Repairing Python Virtual Environments
When upgrading Python breaks our environment, we can rebuild.
Python virtual environments are a fantastic method of insulating your projects from each other, allowing each project to have different versions of their requirements.
They work (at a very high level) by making a lightweight copy of the system Python, which symlinks back to the real thing whenever necessary. You can then install whatever you want in lib/pythonX.Y/site-packages
(e.g. via pip
), and you are good to go.
Depending on what provides your source Python, however, upgrading it can break things. For example, I use Homebrew, which (under the hood) stores everything it builds in versioned directories:
$ readlink $(which python) ../Cellar/python/2.7.8_2/bin/python
Whenever there even a minor change to this Python, symlinks back to that versioned directory may not work anymore, which breaks my virtual environments:
$ python dyld: Library not loaded: @executable_path/../.Python Referenced from: /Users/mikeboers/Documents/Flask-Images/venv/bin/python Reason: image not found Trace/BPT trap: 5
There is an easy fix: manually remove the links back to the old Python, and rebuild the virtual environment.
NOTE: the following is rm
, NOT rm -rf
; we only want to remove files and links, not directories!

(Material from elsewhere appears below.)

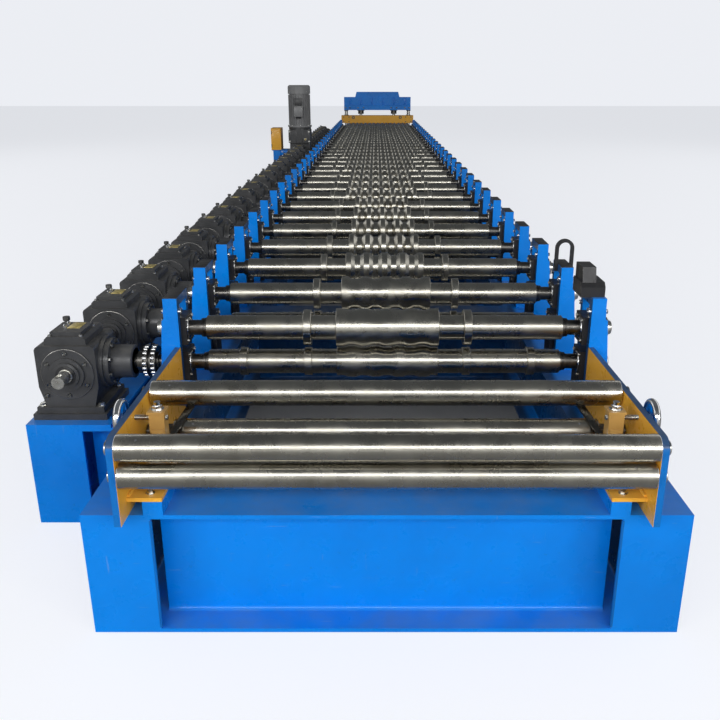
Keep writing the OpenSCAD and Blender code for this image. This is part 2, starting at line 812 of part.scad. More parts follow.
// Front outline of a gearbox body: a waist over the foot and rounded top edges
module gearbox_outline() {
    half = box_w / 2;
    r = box_edge_r;
    polygon([
        [-half + 20, box_foot_h], [half - 20, box_foot_h], [half, box_foot_h + 75],
        [half, box_h - r], [-half, box_h - r], [-half, box_foot_h + 75]
    ]);
    for (x = [-half + r, half - r]) translate([x, box_h - r]) circle(r = r);
    translate([-half + r, box_h - 2 * r]) square([box_w - 2 * r, 2 * r]);
}

// Gearbox housing: two-step foot, body and stepped round covers for the line shaft
module gearbox_housing() {
    shaft_dx = box_mid_x - line_shaft_x;
    difference() {
        union() {
            translate([-box_foot / 2, -box_foot / 2, 0]) cube([box_foot, box_foot, box_foot_h / 2]);
            translate([-box_foot / 2 + 12, -box_foot / 2 + 12, 0])
                cube([box_foot - 24, box_foot - 24, box_foot_h]);
            lengthwise(-box_depth / 2, box_depth / 2) gearbox_outline();
            for (c = [[1, 6], [0.66, 14], [0.5, cover_proud]])
                rod_lengthwise(-box_depth / 2 - c[1], box_depth / 2 + c[1],
                    shaft_dx, line_shaft_rise, box_cover_r * c[0]);
        }
        rod_lengthwise(-box_foot, box_foot, shaft_dx, line_shaft_rise, line_shaft_r + shaft_gap);
    }
}

module gearbox_housings() {
    color(cast_grey) for (i = [1 : station_count])
        translate([-box_mid_x, station_y(i), base_h]) gearbox_housing();
}

// Top cover of a gearbox: a lid with sloping sides, a raised plate and a breather
module gearbox_top_cover() {
    half = box_w / 2 - top_cover_inset;
    deep = box_depth / 2 - top_cover_inset / 2;
    slope = 10;
    rim = top_cover_h - 14;
    lengthwise(-deep, deep) polygon([
        [-half, 0], [half, 0], [half, rim - slope], [half - slope, rim],
        [slope - half, rim], [-half, rim - slope]
    ]);
    translate([slope + 8 - half, 14 - deep, rim - 1])
        cube([2 * (half - slope - 8), 2 * deep - 60, top_cover_h - rim + 1]);
    translate([breather_r - half + slope, deep - breather_r - slope, rim - 1]) {
        cylinder(h = 16, r = breather_r - 4);
        translate([0, 0, 15]) cylinder(h = 14, r = breather_r);
    }
}

module gearbox_top_covers() {
    color(cast_grey) for (i = [1 : station_count])
        translate([-box_mid_x, station_y(i), base_h + box_h]) gearbox_top_cover();
}

// Output flange and neck of a gearbox, bored for the end of the lower shaft
module gearbox_flanges() {
    bore = journal_r + shaft_gap;
    color(cast_grey) for (i = [1 : station_count])
        turned_across(station_y(i), lower_z, [
            [0, -out_face_x], [out_flange_r, -out_face_x],
            [out_flange_r, -out_face_x + 14], [out_flange_r - 8, -out_face_x + 14],
            [out_flange_r - 8, -out_face_x + out_flange_t],
            [out_neck_r, -out_face_x + out_flange_t], [out_neck_r, -out_end_x - 4],
            [out_neck_r - 4, -out_end_x], [bore, -out_end_x],
            [bore, -out_end_x - 37], [0, -out_end_x - 37]
        ]);
}

// Line shaft: one run with a coupling in each bay, but the bay of the main drive, and a
// keyed stub of its own diameter in front of the first gearbox
module line_shaft() {
    y0 = stub_y - line_stub_l;
    y1 = last_station_y + box_depth / 2 + cover_proud + 8;
    key_w = 14;
    key_depth = 5;
    key_l = 30;
    color(bright_steel) difference() {
        union() {
            rod_lengthwise(y0, stub_y + 1, -line_shaft_x, line_z, line_stub_r);
            rod_lengthwise(stub_y, y1, -line_shaft_x, line_z, line_shaft_r);
            for (i = [1 : station_count - 1]) if (i != drive_bay)
                let (y = station_y(i) + station_pitch / 2) {
                    rod_lengthwise(y - line_coupling_l / 2, y - 3, -line_shaft_x, line_z,
                        line_coupling_r);
                    rod_lengthwise(y - 4, y + 4, -line_shaft_x, line_z, line_coupling_r - 8);
                    rod_lengthwise(y + 3, y + line_coupling_l / 2, -line_shaft_x, line_z,
                        line_coupling_r);
                }
        }
        translate([-line_shaft_x - key_w / 2, y0 - 1, line_z + line_stub_r - key_depth])
            cube([key_w, key_l + 1, 2 * key_depth]);
    }
}

// Main reducer: a pedestal between two gearboxes with a wider housing above them
module drive_reducer() {
    color(cast_grey) translate([-line_shaft_x, drive_y, base_h]) difference() {
        union() {
            translate([-reducer_w / 2 + 10, -pedestal_depth / 2, 0])
                cube([reducer_w - 20, pedestal_depth, pedestal_h]);
            translate([-reducer_w / 2, -reducer_depth / 2, pedestal_h])
                cube([reducer_w, reducer_depth, reducer_h - pedestal_h - 40]);
            translate([0, 0, reducer_h - 41]) cylinder(h = 41, r = motor_flange_r - 12);
        }
        rod_lengthwise(-pedestal_depth, pedestal_depth, 0, line_shaft_rise,
            line_shaft_r + shaft_gap);
    }
}

// Upright motor: flange, ribbed body and fan cowl
module drive_motor() {
    flange_h = 20;
    cowl_h = 100;
    rib_root = motor_r - 18;
    body_h = motor_h - 2 * flange_h - cowl_h;
    color(motor_grey) translate([-line_shaft_x, drive_y, motor_z]) {
        cylinder(h = flange_h, r = motor_flange_r);
        translate([0, 0, flange_h - 1]) cylinder(h = body_h + 2, r = rib_root);
        for (k = [0 : motor_ribs - 1])
            rotate([0, 0, k * 360 / motor_ribs])
                translate([rib_root - 4, -3, flange_h + 10]) cube([20, 6, body_h - 20]);
        translate([0, 0, flange_h + body_h]) cylinder(h = cowl_h, r = motor_r);
        translate([0, 0, flange_h + body_h + cowl_h])
            cylinder(h = flange_h, r1 = motor_r, r2 = motor_r - 20);
    }
}

module motor_terminal_box() {
    color(motor_grey)
        translate([-line_shaft_x - terminal_w / 2,
                   drive_y - motor_r + 2 - seat_gap - terminal_depth, motor_z + 150])
            cube([terminal_w, terminal_depth, terminal_h]);
}

// Box of the chain guard beside the drive, and the bracket it stands on
module drive_guard() {
    orange() translate([-bench_outer_x - guard_reach, drive_y - guard_depth / 2,
                        base_h + guard_rise])
        cube([guard_w, guard_depth, guard_h]);
}

module guard_bracket() {
    depth = guard_depth - 60;
    leg_w = guard_w - 40;
    blue() translate([-bench_outer_x - guard_reach, drive_y - depth / 2, 0]) {
        translate([0, 0, base_h + guard_rise - bracket_t]) cube([guard_reach, depth, bracket_t]);
        translate([20, 0, 0]) cube([leg_w, depth, base_h + guard_rise - bracket_t + 1]);
        translate([guard_reach - bracket_t, 0, base_h / 2])
            cube([bracket_t, depth, base_h / 2 + guard_rise]);
    }
}

// Frame of the press: two side pillars on the base
module press_frame() {
    orange() for (side = [-1, 1])
        translate([side > 0 ? press_x - pillar_w : -press_x, press_y - press_depth / 2, base_h])
            cube([pillar_w, press_depth, die_z - base_h]);
}

// Outline of a knife: its edge follows the sheet, the rest is straight
module knife_outline(edge_z, back_z) {
    half = roll_half(station_count);
    edge = wave_line(station_count, edge_z, wave_full);
    polygon(concat(
        [[strip_x - half, back_z], [strip_x - half, edge_z - wave_full]],
        [for (p = edge) [p[1], p[0]]],
        [[strip_x + half, edge_z - wave_full], [strip_x + half, back_z]]
    ));
}

// Lower die block with the lower knife on it
module lower_die() {
    orange() {
        translate([-press_x, press_y - press_depth / 2, die_z])
            cube([2 * press_x, press_depth, die_block_h]);
        lengthwise(press_y - knife_depth / 2, press_y + knife_depth / 2)
            knife_outline(strip_z - 4, die_top_z - 1);
    }
}

module at_guide_posts() {
    for (side = [-1, 1]) for (dy = [-1, 1])
        translate([side * guide_post_x, press_y + dy * guide_post_dy, 0]) children();
}

module guide_posts() {
    color(bright_steel) at_guide_posts()
        translate([0, 0, die_top_z]) cylinder(h = top_beam_z - die_top_z, r = guide_post_r);
}

// Blade holder: a bar with the upper knife below it and two piston rods on top
module blade_holder() {
    piston_l = blade_stroke + 37;
    orange() difference() {
        union() {
            translate([-press_x, press_y - press_depth / 2, blade_z])
                cube([2 * press_x, press_depth, blade_bar_h]);
            lengthwise(press_y - knife_depth / 2, press_y + knife_depth / 2)
                knife_outline(knife_z - 4, blade_z + 1);
            for (side = [-1, 1])
                translate([side * cylinder_x, press_y, blade_top_z - 1])
                    cylinder(h = piston_l + 1, r = rod_r);
        }
        at_guide_posts()
            translate([0, 0, blade_z - 1]) cylinder(h = blade_bar_h + 2, r = guide_post_r + shaft_gap);
    }
}

// Top beam of the press: a wide flange, a narrower web and a cover with sloping ends
module top_beam() {
    web_z = top_beam_z + beam_flange_h;
    cover_z = web_z + beam_web_h;
    half = press_depth / 2;
    blue() {
        translate([-top_beam_x, press_y - half, top_beam_z])
            cube([2 * top_beam_x, press_depth, beam_flange_h]);
        translate([-top_beam_x, press_y - half + 26, web_z - 1])
            cube([2 * top_beam_x, press_depth - 52, beam_web_h + 1]);
        lengthwise(press_y - half + 40, press_y + half - 40) polygon([
            [-beam_cover_w / 2, cover_z - 1], [beam_cover_w / 2, cover_z - 1],
            [beam_cover_w / 2 - 30, cover_z + beam_cover_h],
            [30 - beam_cover_w / 2, cover_z + beam_cover_h]
        ]);
    }
}

// Cylinders under the top beam, bored for the piston rods
module press_cylinders() {
    depth = top_beam_z - cylinder_z;
    color(cast_grey) for (side = [-1, 1])
        translate([side * cylinder_x, press_y, cylinder_z]) difference() {
            cylinder(h = depth, r = cylinder_r);
            translate([0, 0, -1]) cylinder(h = depth - 2, r = rod_r + shaft_gap);
        }
}

base_beam_left();
base_beam_right();
base_cross_beams();
gearbox_bench();
bench_ties();
entry_plate_left();
entry_plate_right();
entry_feet();
entry_blocks();
entry_roll_front_upper();
entry_roll_front_lower();
entry_roll_rear_upper();
entry_roll_rear_lower();
guide_bar();
side_guide_left();
side_guide_right();
handwheel_left();
handwheel_right();
stands_left();
stands_right();
bearing_blocks_left();
bearing_blocks_right();
setting_screws();
stand_cap();
lifting_loop();
lower_shaft_1();
lower_shaft_2();
lower_shaft_3();
lower_shaft_4();
lower_shaft_5();
lower_shaft_6();
lower_shafts_rear();
upper_shaft_1();
upper_shaft_2();
upper_shaft_3();
upper_shaft_4();
upper_shaft_5();
upper_shaft_6();
upper_shafts_rear();
gearbox_housings();
gearbox_top_covers();
gearbox_flanges();
line_shaft();
drive_reducer();
drive_motor();
motor_terminal_box();
drive_guard();
guard_bracket();
press_frame();
lower_die();
guide_posts();
blade_holder();
top_beam();
press_cylinders();
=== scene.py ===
"""Finishes, small fittings, camera and light of the roll forming machine.

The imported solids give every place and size. This script dresses them: it paints the solids,
turns smooth rolls in place of the plain ones and adds bolts, chains, plates and welds.
"""
import json
import logging
import math
from collections.abc import Callable, Iterable, Sequence
from dataclasses import dataclass, field
from enum import Enum

import bmesh
import bpy
from mathutils import Matrix, Vector


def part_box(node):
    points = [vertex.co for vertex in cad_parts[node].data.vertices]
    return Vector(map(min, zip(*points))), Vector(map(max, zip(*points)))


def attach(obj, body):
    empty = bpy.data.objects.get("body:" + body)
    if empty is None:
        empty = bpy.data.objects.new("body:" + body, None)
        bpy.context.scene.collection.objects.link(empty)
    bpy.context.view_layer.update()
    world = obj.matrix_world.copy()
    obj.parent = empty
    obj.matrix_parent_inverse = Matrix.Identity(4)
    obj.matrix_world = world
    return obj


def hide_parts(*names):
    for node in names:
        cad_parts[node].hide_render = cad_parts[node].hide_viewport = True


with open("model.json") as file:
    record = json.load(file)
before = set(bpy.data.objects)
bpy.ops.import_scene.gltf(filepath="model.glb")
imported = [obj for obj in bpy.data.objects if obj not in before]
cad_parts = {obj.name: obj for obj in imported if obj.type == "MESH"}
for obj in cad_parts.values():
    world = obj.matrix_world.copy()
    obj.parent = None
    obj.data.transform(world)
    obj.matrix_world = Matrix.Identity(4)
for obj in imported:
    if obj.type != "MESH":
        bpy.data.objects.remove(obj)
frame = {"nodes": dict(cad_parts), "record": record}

LOG = logging.getLogger("roll_former")
FIXED_BODY = "machine"
JOINTED_STATIONS = 6

Point = tuple[float, float, float]
Colour = tuple[float, float, float, float]
Outline = list[tuple[float, float]]


class Axis(Enum):
    """Direction that a turned piece or a bolt points in."""

    RIGHT = (1.0, 0.0, 0.0)
    LEFT = (-1.0, 0.0, 0.0)
    BACK = (0.0, 1.0, 0.0)
    FRONT = (0.0, -1.0, 0.0)
    UP = (0.0, 0.0, 1.0)
    DOWN = (0.0, 0.0, -1.0)

    def turn(self) -> Matrix:
        """Gives the rotation that turns +Z to this direction.

        Returns:
            A 4 x 4 rotation.
        """
        return Vector((0, 0, 1)).rotation_difference(Vector(self.value)).to_matrix().to_4x4()


class Slot(Enum):
    """Material slots of the record."""

    BLUE = "blue_paint"
    ORANGE = "orange_paint"
    BLACK = "black_blocks"
    BRIGHT = "bright_steel"
    ROLL = "roll_steel"
    CAST = "cast_iron"
    MOTOR = "motor_grey"


class Head(Enum):
    """Kinds of bolt head."""

    HEXAGON = 6
    SOCKET = 16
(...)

$ cd /path/to/the/venv $ rm .Python bin/python* lib/python2.7/* include/python2.7 rm: lib/python2.7/distutils: is a directory rm: lib/python2.7/site-packages: is a directory
This will have cleared out the python
executables, links back to the standard library, headers, and the primary shared library. Now you can recreate a virtual environment on top:
$ virtualenv . New python executable in ./bin/python2.7 Also creating executable in ./bin/python Installing setuptools, pip...done. $ python -c 'print "Hello, blog!"' Hello, blog!